Data shown ::
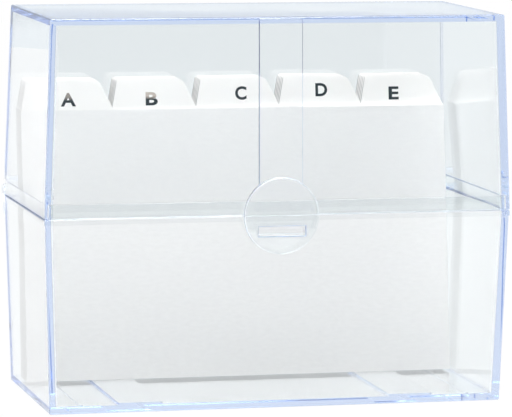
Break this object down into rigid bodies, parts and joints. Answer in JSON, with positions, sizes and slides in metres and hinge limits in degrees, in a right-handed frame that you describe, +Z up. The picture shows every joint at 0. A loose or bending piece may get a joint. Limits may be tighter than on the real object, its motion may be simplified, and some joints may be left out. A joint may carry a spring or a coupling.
{
  "type": "index card box",
  "caption": "Clear plastic desk box for index cards: tray and hinged lid that meet at a seam, snap disc at the front, and white alphabetical tab dividers leaning inside.",
  "frame": {"origin": "under the middle of the tray, on its underside", "axes": "+X to the right along the seam, +Y to the hinge at the back, +Z up"},
  "size_m": [0.218, 0.115, 0.179],
  "materials": {
    "clear_shell": "polished clear polystyrene with a faint blue cast",
    "white_card": "smooth white index board"
  },
  "bodies": {
    "base": {"base_shell": "clear_shell"},
    "lid": {"lid_shell": "clear_shell"},
    "divider_a": {"divider_a": "white_card"},
    "divider_b": {"divider_b": "white_card"},
    "divider_c": {"divider_c": "white_card"},
    "divider_d": {"divider_d": "white_card"},
    "divider_e": {"divider_e": "white_card"},
    "divider_f": {"divider_f": "white_card"},
    "divider_g": {"divider_g": "white_card"},
    "divider_h": {"divider_h": "white_card"},
    "divider_i": {"divider_i": "white_card"},
    "divider_j": {"divider_j": "white_card"},
    "divider_k": {"divider_k": "white_card"},
    "divider_l": {"divider_l": "white_card"},
    "divider_m": {"divider_m": "white_card"},
    "divider_n": {"divider_n": "white_card"},
    "divider_o": {"divider_o": "white_card"},
    "divider_p": {"divider_p": "white_card"},
    "divider_q": {"divider_q": "white_card"},
    "divider_r": {"divider_r": "white_card"},
    "divider_s": {"divider_s": "white_card"},
    "divider_t": {"divider_t": "white_card"},
    "divider_u": {"divider_u": "white_card"},
    "divider_v": {"divider_v": "white_card"},
    "divider_w": {"divider_w": "white_card"},
    "divider_x": {"divider_x": "white_card"},
    "divider_yz": {"divider_yz": "white_card"}
  },
  "joints": [
    {"name": "lid_hinge", "type": "hinge", "parent": "base", "child": "lid", "pos_m": [0, 0.054, 0.0902], "axis": [-1, 0, 0], "range_deg": [0, 110]},
    {"name": "divider_a_tilt", "type": "hinge", "parent": "base", "child": "divider_a", "pos_m": [0, 0.017, 0.0043], "axis": [1, 0, 0], "range_deg": [0, 30]},
    {"name": "divider_b_tilt", "type": "hinge", "parent": "base", "child": "divider_b", "pos_m": [0, 0.01762, 0.0043], "axis": [1, 0, 0], "range_deg": [0, 29.06]},
    {"name": "divider_c_tilt", "type": "hinge", "parent": "base", "child": "divider_c", "pos_m": [0, 0.01825, 0.0043], "axis": [1, 0, 0], "range_deg": [0, 28.12]},
    {"name": "divider_d_tilt", "type": "hinge", "parent": "base", "child": "divider_d", "pos_m": [0, 0.01887, 0.0043], "axis": [1, 0, 0], "range_deg": [0, 27.19]},
    {"name": "divider_e_tilt", "type": "hinge", "parent": "base", "child": "divider_e", "pos_m": [0, 0.0195, 0.0043], "axis": [1, 0, 0], "range_deg": [0, 26.25]},
    {"name": "divider_f_tilt", "type": "hinge", "parent": "base", "child": "divider_f", "pos_m": [0, 0.02013, 0.0043], "axis": [1, 0, 0], "range_deg": [0, 25.31]},
    {"name": "divider_g_tilt", "type": "hinge", "parent": "base", "child": "divider_g", "pos_m": [0, 0.02075, 0.0043], "axis": [1, 0, 0], "range_deg": [0, 24.38]},
    {"name": "divider_h_tilt", "type": "hinge", "parent": "base", "child": "divider_h", "pos_m": [0, 0.02138, 0.0043], "axis": [1, 0, 0], "range_deg": [0, 23.44]},
    {"name": "divider_i_tilt", "type": "hinge", "parent": "base", "child": "divider_i", "pos_m": [0, 0.022, 0.0043], "axis": [1, 0, 0], "range_deg": [0, 22.5]},
    {"name": "divider_j_tilt", "type": "hinge", "parent": "base", "child": "divider_j", "pos_m": [0, 0.02262, 0.0043], "axis": [1, 0, 0], "range_deg": [0, 21.56]},
    {"name": "divider_k_tilt", "type": "hinge", "parent": "base", "child": "divider_k", "pos_m": [0, 0.02325, 0.0043], "axis": [1, 0, 0], "range_deg": [0, 20.62]},
    {"name": "divider_l_tilt", "type": "hinge", "parent": "base", "child": "divider_l", "pos_m": [0, 0.02388, 0.0043], "axis": [1, 0, 0], "range_deg": [0, 19.69]},
    {"name": "divider_m_tilt", "type": "hinge", "parent": "base", "child": "divider_m", "pos_m": [0, 0.0245, 0.0043], "axis": [1, 0, 0], "range_deg": [0, 18.75]},
    {"name": "divider_n_tilt", "type": "hinge", "parent": "base", "child": "divider_n", "pos_m": [0, 0.02513, 0.0043], "axis": [1, 0, 0], "range_deg": [0, 17.81]},
    {"name": "divider_o_tilt", "type": "hinge", "parent": "base", "child": "divider_o", "pos_m": [0, 0.02575, 0.0043], "axis": [1, 0, 0], "range_deg": [0, 16.88]},
    {"name": "divider_p_tilt", "type": "hinge", "parent": "base", "child": "divider_p", "pos_m": [0, 0.02637, 0.0043], "axis": [1, 0, 0], "range_deg": [0, 15.94]},
    {"name": "divider_q_tilt", "type": "hinge", "parent": "base", "child": "divider_q", "pos_m": [0, 0.027, 0.0043], "axis": [1, 0, 0], "range_deg": [0, 15]},
    {"name": "divider_r_tilt", "type": "hinge", "parent": "base", "child": "divider_r", "pos_m": [0, 0.02763, 0.0043], "axis": [1, 0, 0], "range_deg": [0, 14.06]},
    {"name": "divider_s_tilt", "type": "hinge", "parent": "base", "child": "divider_s", "pos_m": [0, 0.02825, 0.0043], "axis": [1, 0, 0], "range_deg": [0, 13.12]},
    {"name": "divider_t_tilt", "type": "hinge", "parent": "base", "child": "divider_t", "pos_m": [0, 0.02888, 0.0043], "axis": [1, 0, 0], "range_deg": [0, 12.19]},
    {"name": "divider_u_tilt", "type": "hinge", "parent": "base", "child": "divider_u", "pos_m": [0, 0.0295, 0.0043], "axis": [1, 0, 0], "range_deg": [0, 11.25]},
    {"name": "divider_v_tilt", "type": "hinge", "parent": "base", "child": "divider_v", "pos_m": [0, 0.03012, 0.0043], "axis": [1, 0, 0], "range_deg": [0, 10.31]},
    {"name": "divider_w_tilt", "type": "hinge", "parent": "base", "child": "divider_w", "pos_m": [0, 0.03075, 0.0043], "axis": [1, 0, 0], "range_deg": [0, 9.38]},
    {"name": "divider_x_tilt", "type": "hinge", "parent": "base", "child": "divider_x", "pos_m": [0, 0.03138, 0.0043], "axis": [1, 0, 0], "range_deg": [0, 8.44]},
    {"name": "divider_yz_tilt", "type": "hinge", "parent": "base", "child": "divider_yz", "pos_m": [0, 0.032, 0.0043], "axis": [1, 0, 0], "range_deg": [0, 7.5]}
  ],
  "couplings": [
    {"joint": "divider_b_tilt", "follows": "divider_a_tilt", "ratio": 0.96875},
    {"joint": "divider_c_tilt", "follows": "divider_a_tilt", "ratio": 0.9375},
    {"joint": "divider_d_tilt", "follows": "divider_a_tilt", "ratio": 0.90625},
    {"joint": "divider_e_tilt", "follows": "divider_a_tilt", "ratio": 0.875},
    {"joint": "divider_f_tilt", "follows": "divider_a_tilt", "ratio": 0.84375},
    {"joint": "divider_g_tilt", "follows": "divider_a_tilt", "ratio": 0.8125},
    {"joint": "divider_h_tilt", "follows": "divider_a_tilt", "ratio": 0.78125},
    {"joint": "divider_i_tilt", "follows": "divider_a_tilt", "ratio": 0.75},
    {"joint": "divider_j_tilt", "follows": "divider_a_tilt", "ratio": 0.71875},
    {"joint": "divider_k_tilt", "follows": "divider_a_tilt", "ratio": 0.6875},
    {"joint": "divider_l_tilt", "follows": "divider_a_tilt", "ratio": 0.65625},
    {"joint": "divider_m_tilt", "follows": "divider_a_tilt", "ratio": 0.625},
    {"joint": "divider_n_tilt", "follows": "divider_a_tilt", "ratio": 0.59375},
    {"joint": "divider_o_tilt", "follows": "divider_a_tilt", "ratio": 0.5625},
    {"joint": "divider_p_tilt", "follows": "divider_a_tilt", "ratio": 0.53125},
    {"joint": "divider_q_tilt", "follows": "divider_a_tilt", "ratio": 0.5},
    {"joint": "divider_r_tilt", "follows": "divider_a_tilt", "ratio": 0.46875},
    {"joint": "divider_s_tilt", "follows": "divider_a_tilt", "ratio": 0.4375},
    {"joint": "divider_t_tilt", "follows": "divider_a_tilt", "ratio": 0.40625},
    {"joint": "divider_u_tilt", "follows": "divider_a_tilt", "ratio": 0.375},
    {"joint": "divider_v_tilt", "follows": "divider_a_tilt", "ratio": 0.34375},
    {"joint": "divider_w_tilt", "follows": "divider_a_tilt", "ratio": 0.3125},
    {"joint": "divider_x_tilt", "follows": "divider_a_tilt", "ratio": 0.28125},
    {"joint": "divider_yz_tilt", "follows": "divider_a_tilt", "ratio": 0.25}
  ]
}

Task to carry out ::
Locate the string "right" in the listing above and copy every line where it occurs.

Response below ::
Break this object down into rigid bodies, parts and joints. Answer in JSON, with positions, sizes and slides in metres and hinge limits in degrees, in a right-handed frame that you describe, +Z up. The picture shows every joint at 0. A loose or bending piece may get a joint. Limits may be tighter than on the real object, its motion may be simplified, and some joints may be left out. A joint may carry a spring or a coupling.
  "frame": {"origin": "under the middle of the tray, on its underside", "axes": "+X to the right along the seam, +Y to the hinge at the back, +Z up"},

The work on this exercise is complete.